Integrate recommendation algorithms within your email platform. For example, use:

  • Collaborative Filtering: Leverage user behavior data to suggest products popular among similar users.
  • Content-Based Filtering: Recommend items similar to previously viewed or purchased products.
  • Hybrid Approaches: Combine both for more accurate suggestions.

Implementation involves:

  1. Connecting your eCommerce platform or data warehouse with a recommendation engine (e.g., Algolia, Dynamic Yield).
  2. Embedding dynamic placeholders in your email templates that fetch real-time product lists.
  3. Testing latency and fallback mechanisms to ensure recommendations load correctly without delaying email rendering.

“Personalized recommendations can increase click-through rates by up to 30%, making them essential for sophisticated email campaigns.”

4. Technical Implementation of Data-Driven Personalization

Bridging the gap between data collection and personalized email content requires seamless integration of systems, advanced AI models, and real-time processing. This section provides detailed steps to ensure technical robustness and operational efficiency.

a) Integrating CRM and ESP Platforms for Data Synchronization

Establish a reliable data pipeline:

  • APIs: Use RESTful APIs to push and pull user data between your CRM (like Salesforce, HubSpot) and ESP (like Mailchimp, Klaviyo).
  • Data Pipelines: Implement ETL (Extract, Transform, Load) processes with tools like Apache Airflow or Talend to automate data synchronization.
  • Event-Driven Architecture: Use webhooks to trigger updates instantly when a user performs an action.

Pro tip:

“Ensure your data pipelines are resilient, with retries and logging, to prevent data inconsistencies that could impair personalization.”

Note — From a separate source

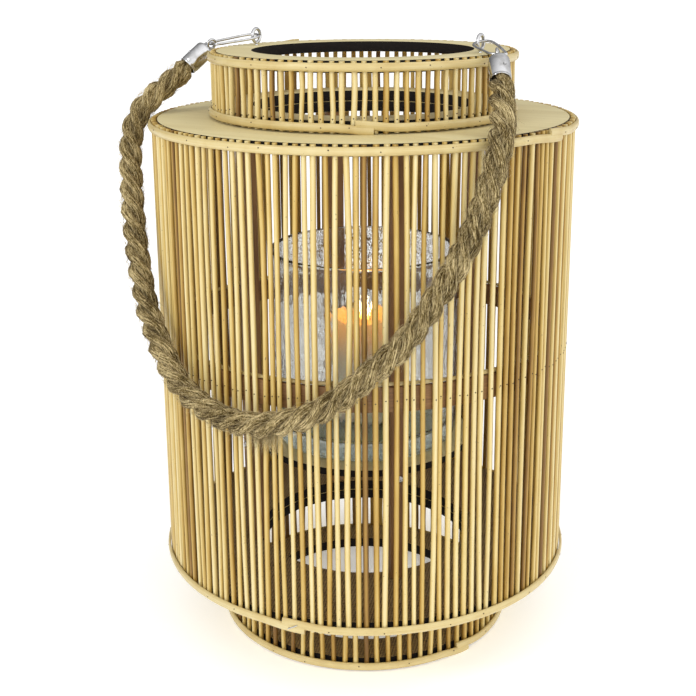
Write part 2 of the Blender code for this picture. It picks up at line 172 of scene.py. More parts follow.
# %% The socket wrapper and the finish
class Wire:
    """One output socket, which Python's arithmetic can work on."""

    def __init__(self, finish, socket):
        self.finish = finish
        self.socket = socket

    def maths(self, operation, *values):
        names = {index: value for index, value in enumerate(values)}
        return self.finish.node("Math", names, operation=operation)

    def __add__(self, other):
        return self.maths("ADD", self, other)

    def __radd__(self, other):
        return self.maths("ADD", other, self)

    def __sub__(self, other):
        return self.maths("SUBTRACT", self, other)

    def __rsub__(self, other):
        return self.maths("SUBTRACT", other, self)

    def __mul__(self, other):
        return self.maths("MULTIPLY", self, other)

    def __rmul__(self, other):
        return self.maths("MULTIPLY", other, self)

    def __truediv__(self, other):
        return self.maths("DIVIDE", self, other)

    def __pow__(self, other):
        return self.maths("POWER", self, other)

    def sine(self):
        return self.maths("SINE", self)

    def absolute(self):
        return self.maths("ABSOLUTE", self)

    def step(self, low, high):
        """A smooth step from 0 at low to 1 at high."""
        values = {"Value": self, "From Min": low, "From Max": high}
        return self.finish.node("MapRange", values, interpolation_type="SMOOTHSTEP")


class Finish:
    """A material built from expressions."""

    def __init__(self, name):
        self.material = bpy.data.materials.new(name)
        self.material.use_nodes = True
        self.tree = self.material.node_tree
        self.tree.nodes.clear()

    def node(self, kind, sockets=None, output=0, stops=None, **settings):
        """Adds a node: first its settings, then its ramp's stops, then its sockets."""
        made = self.tree.nodes.new("ShaderNode" + kind)
        for name, value in settings.items():
            setattr(made, name, value)
        for index, (at, colour) in enumerate(stops or ()):
            ramp = made.color_ramp.elements
            stop = ramp[index] if index < len(ramp) else ramp.new(at)
            stop.position = at
            stop.color = (*colour, 1)
        for name, value in (sockets or {}).items():
            if isinstance(value, Wire):
                self.tree.links.new(value.socket, made.inputs[name])
            else:
                made.inputs[name].default_value = value
        return Wire(self, made.outputs[output] if made.outputs else None)

    def place(self, size=(1, 1, 1), turn=(0, 0, 0), source=None):
        """Object coordinates, or a piece's own grain, counted in patches of the size in mm."""
        if source:
            at = self.node("Attribute", output="Vector", attribute_name=source)
        else:
            at = self.node("TexCoord", output="Object")
        scale = [1 / (side * MM) for side in size]
        sockets = {"Vector": at, "Scale": scale, "Rotation": turn}
        return self.node("Mapping", sockets)

    def cloud(self, at, detail=3.0, rough=0.5):
        """Noise about 0.5, with lumps as large as the patches of its coordinates."""
        sockets = {"Vector": at, "Scale": 1.0, "Detail": detail, "Roughness": rough}
        return self.node("TexNoise", sockets)

    def axes(self, at):
        """The x, y and z of a vector."""
        split = self.node("SeparateXYZ", {"Vector": at})
        outputs = split.socket.node.outputs
        return [Wire(self, output) for output in outputs]

    def mix(self, share, first, second, blend="MIX"):
        """Two colours mixed by a share of the second."""
        sockets = {0: share}
        for index, colour in ((6, first), (7, second)):
            sockets[index] = colour if isinstance(colour, Wire) else (*colour, 1)
        return self.node("Mix", sockets, output=2, data_type="RGBA", blend_type=blend)

    def ramp(self, value, *stops):
        """Colours along a value."""
        return self.node("ValToRGB", {"Fac": value}, stops=stops)

    def bump(self, height, depth, strength=1.0):
        """Relief of this depth in mm from a height between 0 and 1."""
        sockets = {"Height": height, "Distance": depth * MM, "Strength": strength}
        return self.node("Bump", sockets)

    def shader(self, **sockets):
        """The finish's Principled shader; names are the sockets' own, with _ for a space."""
        named = {}
        for name, value in sockets.items():
            plain = name.replace("_", " ").title().replace("Ior", "IOR")
            if isinstance(value, tuple) and len(value) == 3 and "Color" in plain:
                value = (*value, 1)
            named[plain] = value
        surface = self.node("BsdfPrincipled", named)
        self.node("OutputMaterial", {"Surface": surface})
        return self.material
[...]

b) Using Personalization Engines or AI Models

Leverage AI-driven personalization engines (e.g., Salesforce Einstein, Adobe Target) to analyze complex data sets and generate tailored content dynamically:

  • Training: Use historical user data to train models on preferences, behaviors, and predicted actions.
  • Deployment: Integrate models via APIs into your email platform for real-time content rendering.